┏━━

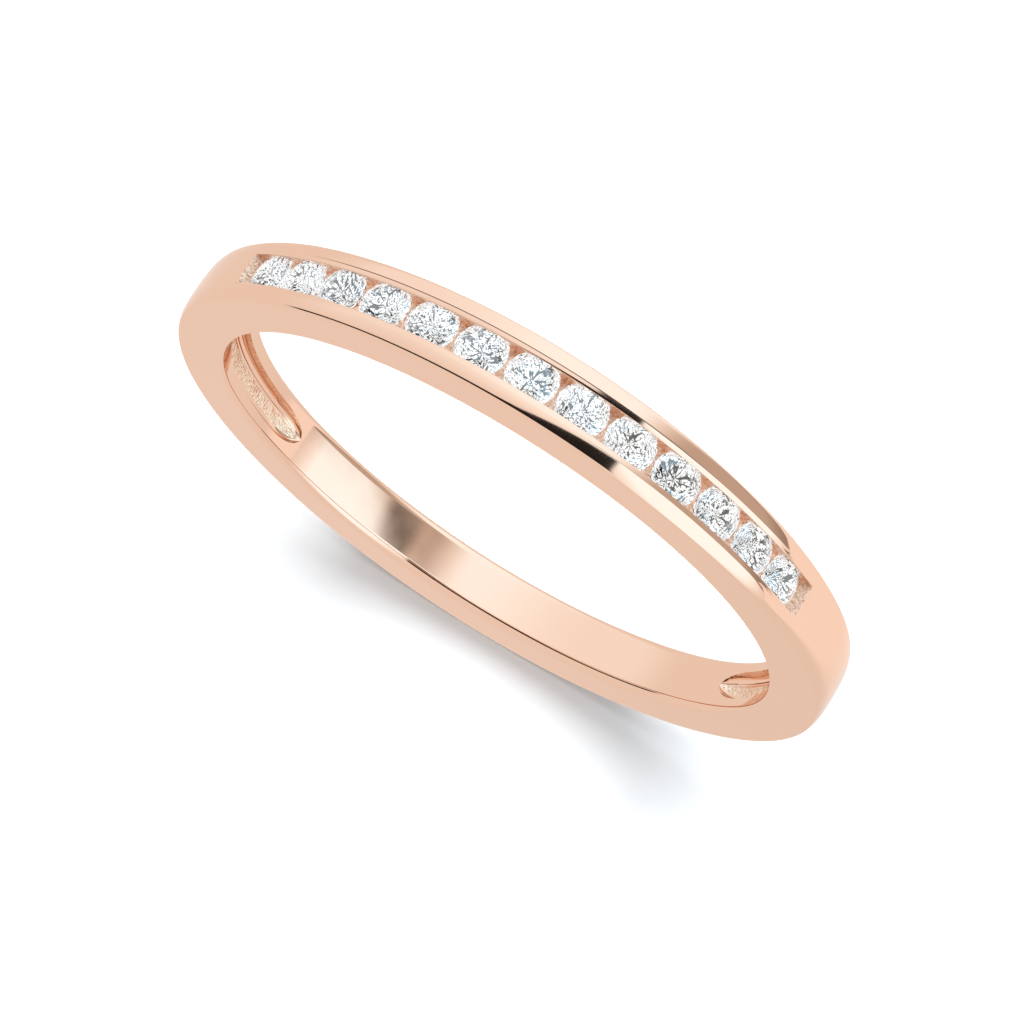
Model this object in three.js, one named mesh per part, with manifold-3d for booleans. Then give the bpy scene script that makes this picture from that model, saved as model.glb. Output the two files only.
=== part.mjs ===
// Wedding band: one rose-gold casting with a straight channel across its top,
// and thirteen round brilliants held in that channel between two rails.
// Millimetres. The finger bore runs along Y, the stones are on top (+Z),
// and the origin is the centre of the bore. Angles are measured from the top.

import * as THREE from "three";
import { mergeVertices } from "three/addons/utils/BufferGeometryUtils.js";
import Module from "manifold-3d";

const wasm = await Module();
wasm.setup();

// --- Driving dimensions -----------------------------------------------------

const BORE_RADIUS = 8.675; // finger size 7

const STONE_COUNT = 13;
const STONE_DIAMETER = 1.39;
const STONE_GAP = 0.045; // between neighbouring girdles
const TABLE_RATIO = 0.56; // the proportions of the cut, each of the diameter
const CROWN_RATIO = 0.135;
const GIRDLE_RATIO = 0.03;
const PAVILION_RATIO = 0.43;
const STAR_REACH = 0.5; // how far star facets reach from table to girdle
const LOWER_HALF_START = 0.22; // of the radius, where lower girdle facets begin
const SEAT_CLEARANCE = 0.012;

const LIP_OVERLAP = 0.225; // how far each rail reaches over a stone's edge
const LIP_THICKNESS = 0.05; // metal over the crown at the channel's edge
const RAIL_WIDTH = 0.545; // from the channel's edge to the side face
const RIDGE_SHARE = 0.25; // of the rail's width, where its ridge runs
const RIDGE_RISE = 0.012; // the ridge above the channel's edge
const FACET_DROP = 0.045; // the outer facet's fall from the ridge to the side
const FACET_SHORTFALL = 1.9; // degrees from the facets' ends to the end stones' centres
const FACET_FADE = 6; // degrees, over which each facet runs out

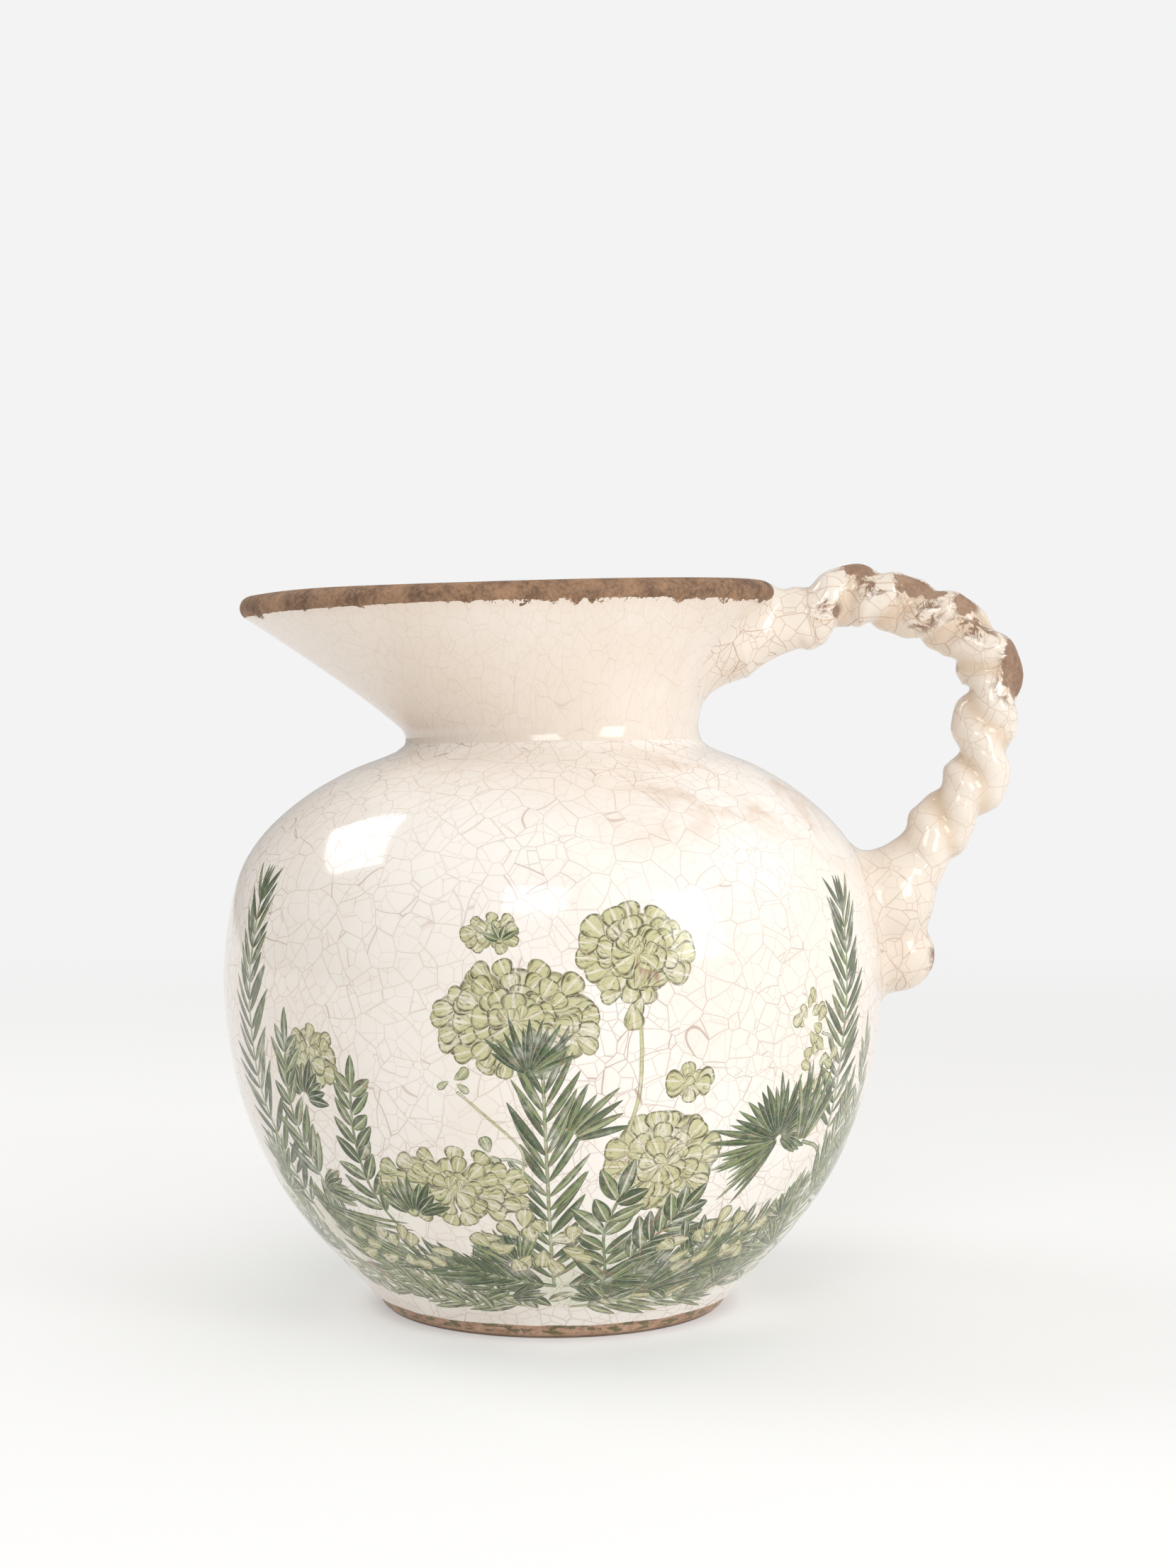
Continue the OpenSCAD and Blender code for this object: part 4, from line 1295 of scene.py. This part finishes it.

┗━━

— WHAT THE TASK REQUIRES —
Repeat all of the entries exactly.

— WORKED ANSWER —
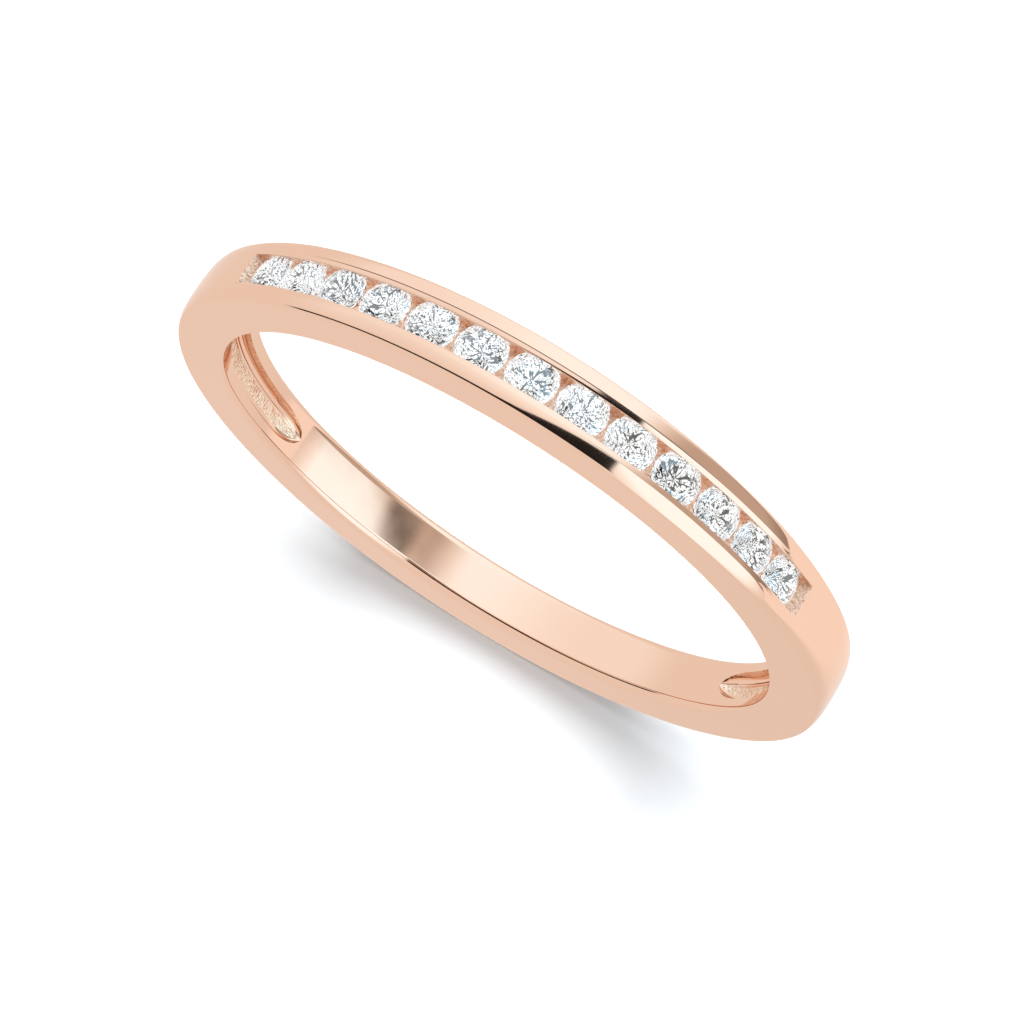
Model this object in three.js, one named mesh per part, with manifold-3d for booleans. Then give the bpy scene script that makes this picture from that model, saved as model.glb. Output the two files only.
=== part.mjs ===
// Wedding band: one rose-gold casting with a straight channel across its top,
// and thirteen round brilliants held in that channel between two rails.
// Millimetres. The finger bore runs along Y, the stones are on top (+Z),
// and the origin is the centre of the bore. Angles are measured from the top.

import * as THREE from "three";
import { mergeVertices } from "three/addons/utils/BufferGeometryUtils.js";
import Module from "manifold-3d";

const wasm = await Module();
wasm.setup();

// --- Driving dimensions -----------------------------------------------------

const BORE_RADIUS = 8.675; // finger size 7

const STONE_COUNT = 13;
const STONE_DIAMETER = 1.39;
const STONE_GAP = 0.045; // between neighbouring girdles
const TABLE_RATIO = 0.56; // the proportions of the cut, each of the diameter
const CROWN_RATIO = 0.135;
const GIRDLE_RATIO = 0.03;
const PAVILION_RATIO = 0.43;
const STAR_REACH = 0.5; // how far star facets reach from table to girdle
const LOWER_HALF_START = 0.22; // of the radius, where lower girdle facets begin
const SEAT_CLEARANCE = 0.012;

const LIP_OVERLAP = 0.225; // how far each rail reaches over a stone's edge
const LIP_THICKNESS = 0.05; // metal over the crown at the channel's edge
const RAIL_WIDTH = 0.545; // from the channel's edge to the side face
const RIDGE_SHARE = 0.25; // of the rail's width, where its ridge runs
const RIDGE_RISE = 0.012; // the ridge above the channel's edge
const FACET_DROP = 0.045; // the outer facet's fall from the ridge to the side
const FACET_SHORTFALL = 1.9; // degrees from the facets' ends to the end stones' centres
const FACET_FADE = 6; // degrees, over which each facet runs out

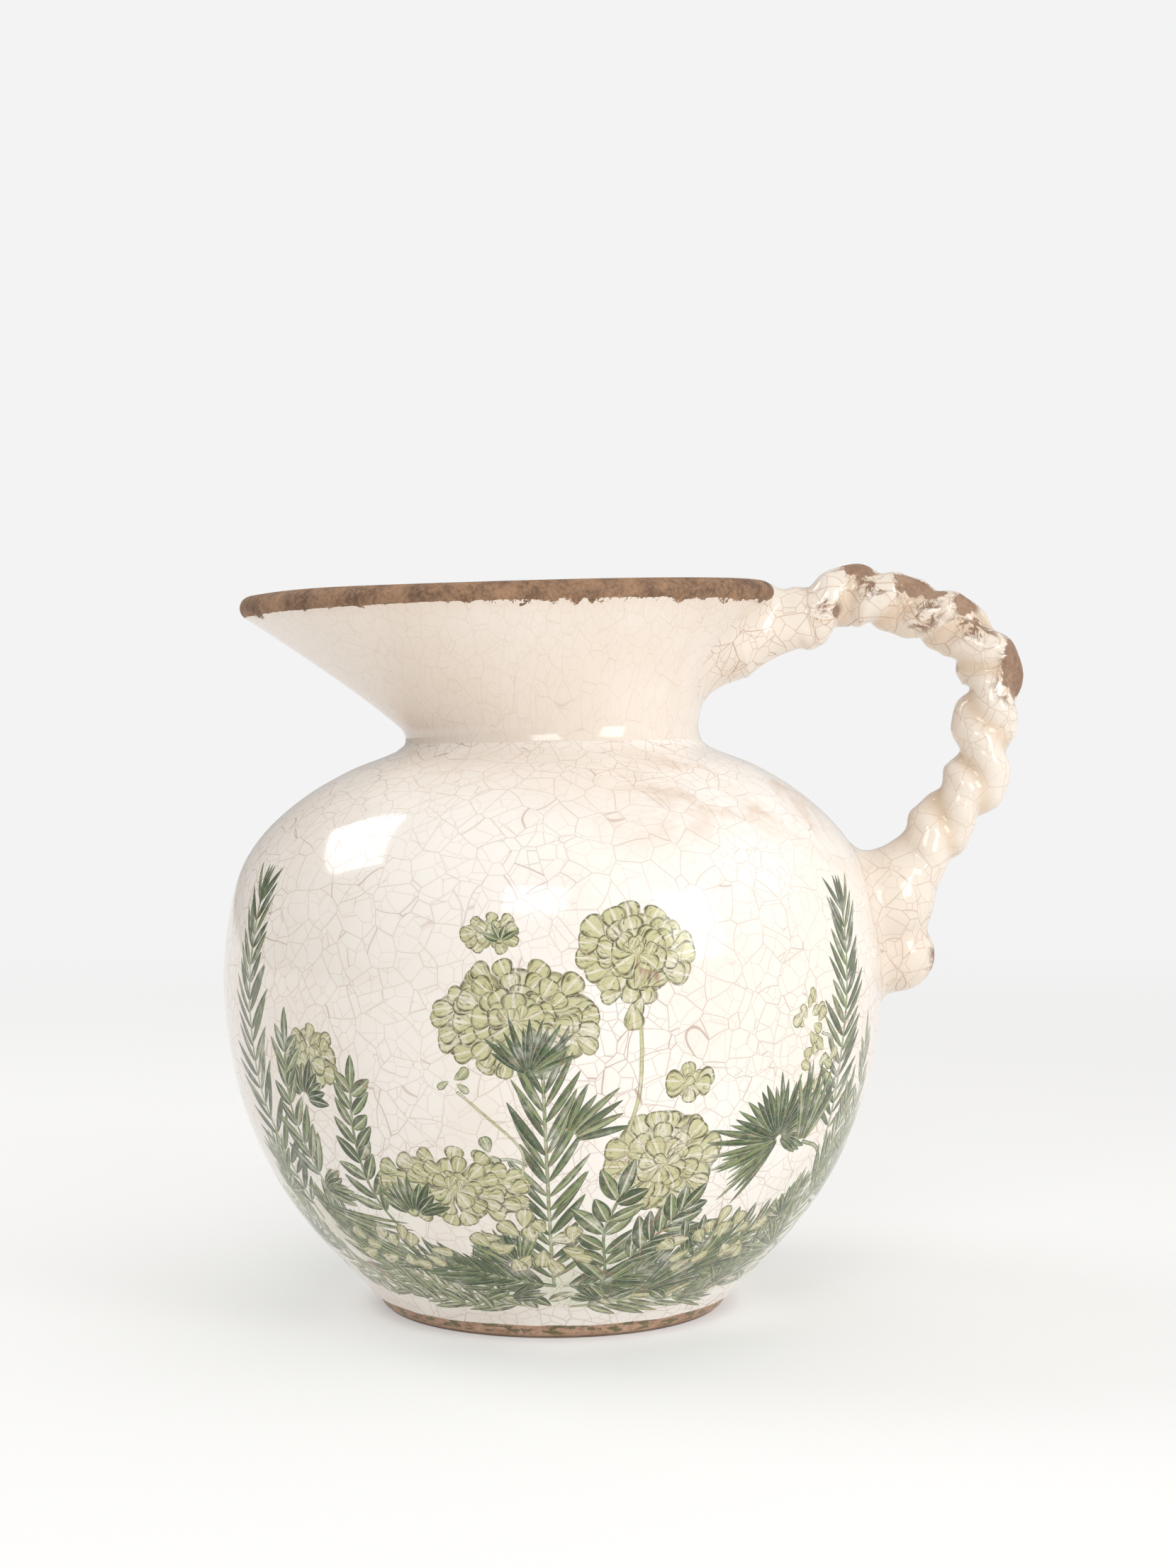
Continue the OpenSCAD and Blender code for this object: part 4, from line 1295 of scene.py. This part finishes it.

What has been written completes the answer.